Улица Войлочная заимка короткой змейкой свернулась на бугре, проезжая часть её асфальтирована, движения транспорта по ней нет совершенно, и традиционно сложилось, что стала улица продолжением всех расположенных на ней дворов. Тут и дрова рубят, укладывая вдоль палисадников, и только что накопанную картошку сушат, и ребятишки грают. Все соседи дружные, приветливые, просто благодать.

— Ну, так не всегда было, — вспоминает Михаил Лаврентьевич Григорьев. — Войлочная заимка в старой книге «Томские трущобы» названа воровским притоном. Были тут дома владельца Бабинцева, где и квартировались воры. Я еще помню, как в начале тридцатых годов собрались в солнечный день на лужайке «специалисты» по квартирным кражам, карманники, «гастролеры», промышлявшие в других городах. Играли в карты, делились опытом.
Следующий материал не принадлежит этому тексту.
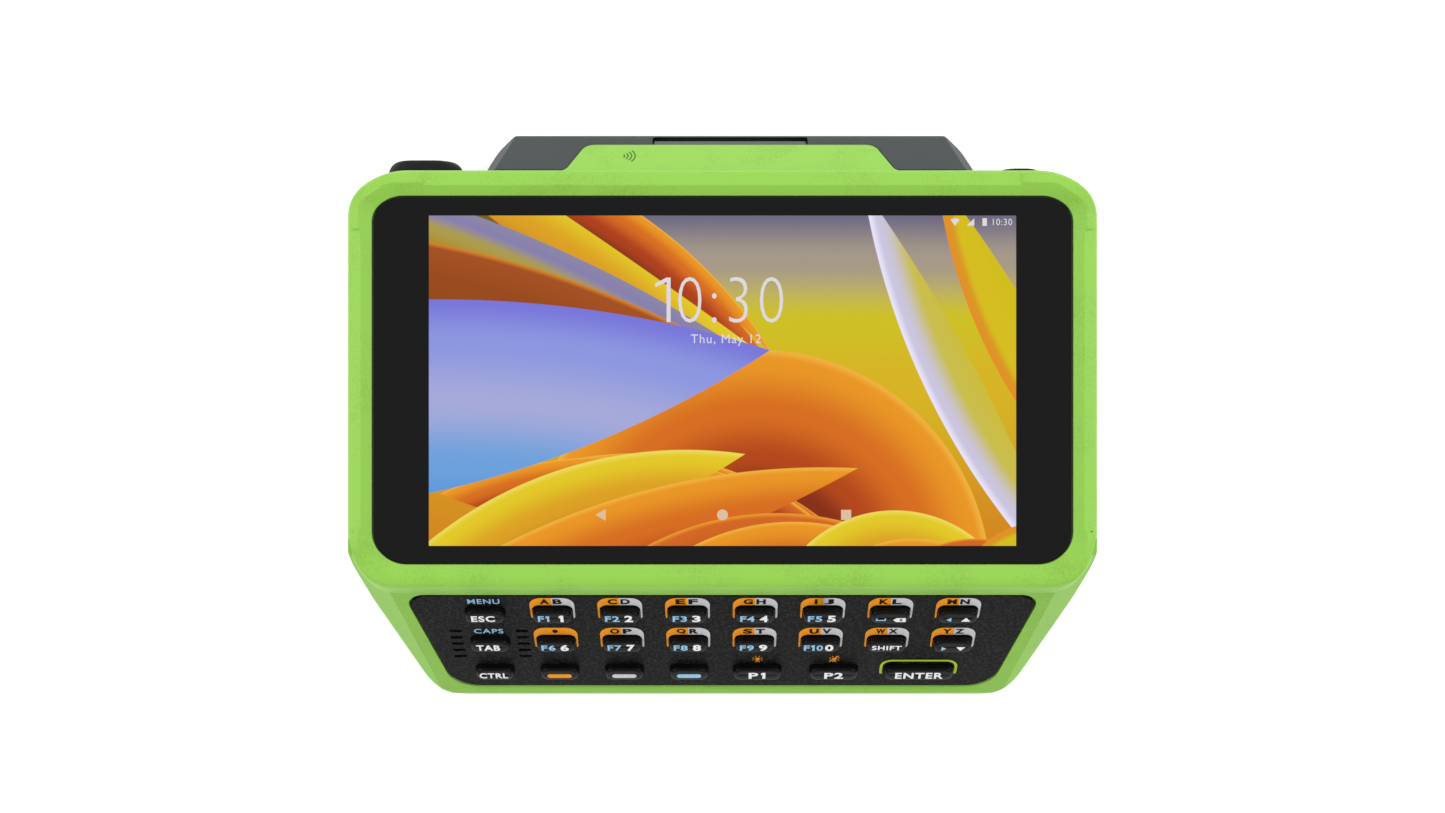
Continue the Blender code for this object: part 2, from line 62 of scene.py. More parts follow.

Мы, дети, все видели и слышали. В семье профессиональных карманников рос мальчишка, имевший кличку «Сися». Так родители с раннего детства перетягивали ему кисть правой руки тугим жгутом. Ладонь у него сформировалась очень узкой. пальцы -длинными. Уже была определена для «Сиси» воровская специализация. Но однажды все воровские семьи были арестованы и вывезены с Войлочной заимки в неизвестном направлении.

— Вот тут, против нас, стоял один из домов Бабинцева, — показывает Николай Тихонович Бубников, — так, когда его ломали, человеческие кости находили, черепа.

— Ещё был подземный ход к Ушайке, — вступает в разговор Мария Михайловна Гринькова. — Тут такие бандюги жили — страсть!

Старики сидят на лавочке, греются на осеннем солнышке, вместе им 159 лет, трудились всю жизнь, всем довольны, хотя нет на этой улице ни центрального отопления, ни канализации. Зато есть свои огороды, георгины в палисадниках, петушиное пение на заре.

— Я даже не представляю, лак это можно жить не в своем доме, — говорит Любовь Михайловна Ростовцева. — Наше хозяйство еще от дедов, тут настолько все родное, что пересели нас — помрем!

Вот какой заповедный уголок сохранился почти в самом центре нашего города исторического.